● WHAT YOU HAVE TO DO: Reproduce each line bearing the word "lifts".
=-=-=
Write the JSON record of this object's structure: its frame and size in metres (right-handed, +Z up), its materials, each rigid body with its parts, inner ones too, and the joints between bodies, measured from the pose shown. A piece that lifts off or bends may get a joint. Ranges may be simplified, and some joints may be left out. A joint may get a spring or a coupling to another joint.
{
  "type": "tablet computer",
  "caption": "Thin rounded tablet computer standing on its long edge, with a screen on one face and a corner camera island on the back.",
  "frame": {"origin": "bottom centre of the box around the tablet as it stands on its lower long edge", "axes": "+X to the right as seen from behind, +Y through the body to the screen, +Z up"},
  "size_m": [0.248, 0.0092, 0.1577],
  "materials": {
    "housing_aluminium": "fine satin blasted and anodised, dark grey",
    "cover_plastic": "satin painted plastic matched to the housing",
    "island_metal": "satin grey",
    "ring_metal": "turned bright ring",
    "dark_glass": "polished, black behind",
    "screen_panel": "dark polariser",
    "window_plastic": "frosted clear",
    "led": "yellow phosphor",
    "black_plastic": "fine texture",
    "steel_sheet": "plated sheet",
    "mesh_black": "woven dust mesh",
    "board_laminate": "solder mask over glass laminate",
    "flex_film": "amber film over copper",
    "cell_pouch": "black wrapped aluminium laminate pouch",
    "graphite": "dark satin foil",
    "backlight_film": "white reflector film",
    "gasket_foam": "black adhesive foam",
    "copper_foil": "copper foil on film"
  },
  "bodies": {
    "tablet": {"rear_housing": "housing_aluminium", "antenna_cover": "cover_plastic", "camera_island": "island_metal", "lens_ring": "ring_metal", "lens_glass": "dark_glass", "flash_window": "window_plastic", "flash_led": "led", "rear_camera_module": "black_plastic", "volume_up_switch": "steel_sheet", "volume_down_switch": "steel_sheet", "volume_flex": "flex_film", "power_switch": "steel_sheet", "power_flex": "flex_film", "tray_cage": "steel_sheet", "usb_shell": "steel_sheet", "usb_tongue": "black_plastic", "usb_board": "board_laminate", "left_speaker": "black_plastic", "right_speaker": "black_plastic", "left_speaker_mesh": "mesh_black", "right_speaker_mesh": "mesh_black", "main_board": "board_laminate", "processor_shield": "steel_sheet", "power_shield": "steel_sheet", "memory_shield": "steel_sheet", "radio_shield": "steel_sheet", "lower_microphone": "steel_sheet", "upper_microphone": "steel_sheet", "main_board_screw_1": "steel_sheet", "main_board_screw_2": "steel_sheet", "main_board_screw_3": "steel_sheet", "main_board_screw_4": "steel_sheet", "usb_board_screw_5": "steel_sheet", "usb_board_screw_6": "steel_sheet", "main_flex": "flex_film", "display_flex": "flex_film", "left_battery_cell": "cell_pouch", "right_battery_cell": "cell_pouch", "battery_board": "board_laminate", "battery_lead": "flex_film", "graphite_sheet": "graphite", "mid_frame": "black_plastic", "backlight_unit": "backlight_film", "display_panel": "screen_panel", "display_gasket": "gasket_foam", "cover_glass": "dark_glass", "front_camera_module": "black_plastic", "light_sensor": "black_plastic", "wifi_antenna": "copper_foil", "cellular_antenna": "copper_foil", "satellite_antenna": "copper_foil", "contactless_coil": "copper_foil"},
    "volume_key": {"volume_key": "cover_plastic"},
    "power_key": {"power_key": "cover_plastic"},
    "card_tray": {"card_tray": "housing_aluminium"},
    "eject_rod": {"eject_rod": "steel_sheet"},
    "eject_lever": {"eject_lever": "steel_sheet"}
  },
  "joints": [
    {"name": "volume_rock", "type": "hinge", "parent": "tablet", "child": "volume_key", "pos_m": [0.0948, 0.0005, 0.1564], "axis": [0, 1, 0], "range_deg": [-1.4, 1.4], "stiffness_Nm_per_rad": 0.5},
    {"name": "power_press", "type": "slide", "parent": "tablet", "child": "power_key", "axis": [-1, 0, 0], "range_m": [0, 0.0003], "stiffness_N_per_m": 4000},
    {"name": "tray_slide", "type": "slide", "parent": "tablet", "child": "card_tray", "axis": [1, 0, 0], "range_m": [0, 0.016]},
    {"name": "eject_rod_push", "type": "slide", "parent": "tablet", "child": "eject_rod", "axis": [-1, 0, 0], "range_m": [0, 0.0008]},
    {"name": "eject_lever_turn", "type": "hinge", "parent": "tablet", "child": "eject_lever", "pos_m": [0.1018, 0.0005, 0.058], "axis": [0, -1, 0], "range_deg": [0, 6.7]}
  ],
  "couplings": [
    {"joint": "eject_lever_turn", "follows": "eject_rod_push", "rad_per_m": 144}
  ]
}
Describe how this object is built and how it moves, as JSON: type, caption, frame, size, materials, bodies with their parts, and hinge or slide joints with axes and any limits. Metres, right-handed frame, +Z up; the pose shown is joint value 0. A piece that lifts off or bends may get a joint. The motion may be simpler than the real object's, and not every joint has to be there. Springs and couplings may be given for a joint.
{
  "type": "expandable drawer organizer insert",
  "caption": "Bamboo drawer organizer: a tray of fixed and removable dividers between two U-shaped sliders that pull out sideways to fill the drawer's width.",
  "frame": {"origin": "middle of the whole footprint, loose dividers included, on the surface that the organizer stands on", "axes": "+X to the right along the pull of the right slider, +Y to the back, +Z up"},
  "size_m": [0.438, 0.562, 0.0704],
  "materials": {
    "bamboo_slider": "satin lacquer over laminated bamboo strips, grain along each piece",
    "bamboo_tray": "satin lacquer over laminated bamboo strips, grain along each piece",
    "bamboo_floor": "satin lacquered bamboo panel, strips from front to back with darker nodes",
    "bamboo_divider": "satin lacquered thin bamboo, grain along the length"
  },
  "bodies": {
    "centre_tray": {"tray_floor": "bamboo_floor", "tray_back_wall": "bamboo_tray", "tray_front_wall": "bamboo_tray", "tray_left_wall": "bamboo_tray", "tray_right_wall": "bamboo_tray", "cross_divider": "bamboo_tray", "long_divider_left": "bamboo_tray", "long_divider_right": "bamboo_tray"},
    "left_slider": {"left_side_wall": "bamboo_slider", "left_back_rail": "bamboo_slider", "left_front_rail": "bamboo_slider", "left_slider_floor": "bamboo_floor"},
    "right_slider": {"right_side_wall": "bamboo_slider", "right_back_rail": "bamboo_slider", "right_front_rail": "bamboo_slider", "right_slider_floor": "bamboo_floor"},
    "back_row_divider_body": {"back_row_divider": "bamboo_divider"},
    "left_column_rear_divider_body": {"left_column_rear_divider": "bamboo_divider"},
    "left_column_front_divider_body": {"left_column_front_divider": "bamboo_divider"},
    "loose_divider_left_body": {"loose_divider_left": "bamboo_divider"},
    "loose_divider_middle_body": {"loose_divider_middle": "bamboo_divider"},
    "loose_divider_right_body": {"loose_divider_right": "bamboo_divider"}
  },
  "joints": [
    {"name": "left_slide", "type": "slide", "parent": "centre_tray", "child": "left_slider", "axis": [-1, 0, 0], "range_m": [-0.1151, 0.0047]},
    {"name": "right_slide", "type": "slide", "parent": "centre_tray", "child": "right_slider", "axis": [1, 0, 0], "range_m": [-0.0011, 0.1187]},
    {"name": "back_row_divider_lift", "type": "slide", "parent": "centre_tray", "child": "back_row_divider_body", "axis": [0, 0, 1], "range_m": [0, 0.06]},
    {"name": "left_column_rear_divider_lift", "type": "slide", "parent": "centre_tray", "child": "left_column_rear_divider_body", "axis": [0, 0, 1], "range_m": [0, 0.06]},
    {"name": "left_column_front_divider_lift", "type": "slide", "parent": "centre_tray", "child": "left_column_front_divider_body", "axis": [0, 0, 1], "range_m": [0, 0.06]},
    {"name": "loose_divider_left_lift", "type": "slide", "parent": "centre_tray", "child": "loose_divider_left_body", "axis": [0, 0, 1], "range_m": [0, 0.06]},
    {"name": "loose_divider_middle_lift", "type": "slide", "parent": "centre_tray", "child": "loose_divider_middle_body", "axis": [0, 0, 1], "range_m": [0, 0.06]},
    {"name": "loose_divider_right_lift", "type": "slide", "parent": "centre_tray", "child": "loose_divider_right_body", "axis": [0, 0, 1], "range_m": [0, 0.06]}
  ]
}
=-=-=
● OUTPUT:
Write the JSON record of this object's structure: its frame and size in metres (right-handed, +Z up), its materials, each rigid body with its parts, inner ones too, and the joints between bodies, measured from the pose shown. A piece that lifts off or bends may get a joint. Ranges may be simplified, and some joints may be left out. A joint may get a spring or a coupling to another joint.
Describe how this object is built and how it moves, as JSON: type, caption, frame, size, materials, bodies with their parts, and hinge or slide joints with axes and any limits. Metres, right-handed frame, +Z up; the pose shown is joint value 0. A piece that lifts off or bends may get a joint. The motion may be simpler than the real object's, and not every joint has to be there. Springs and couplings may be given for a joint.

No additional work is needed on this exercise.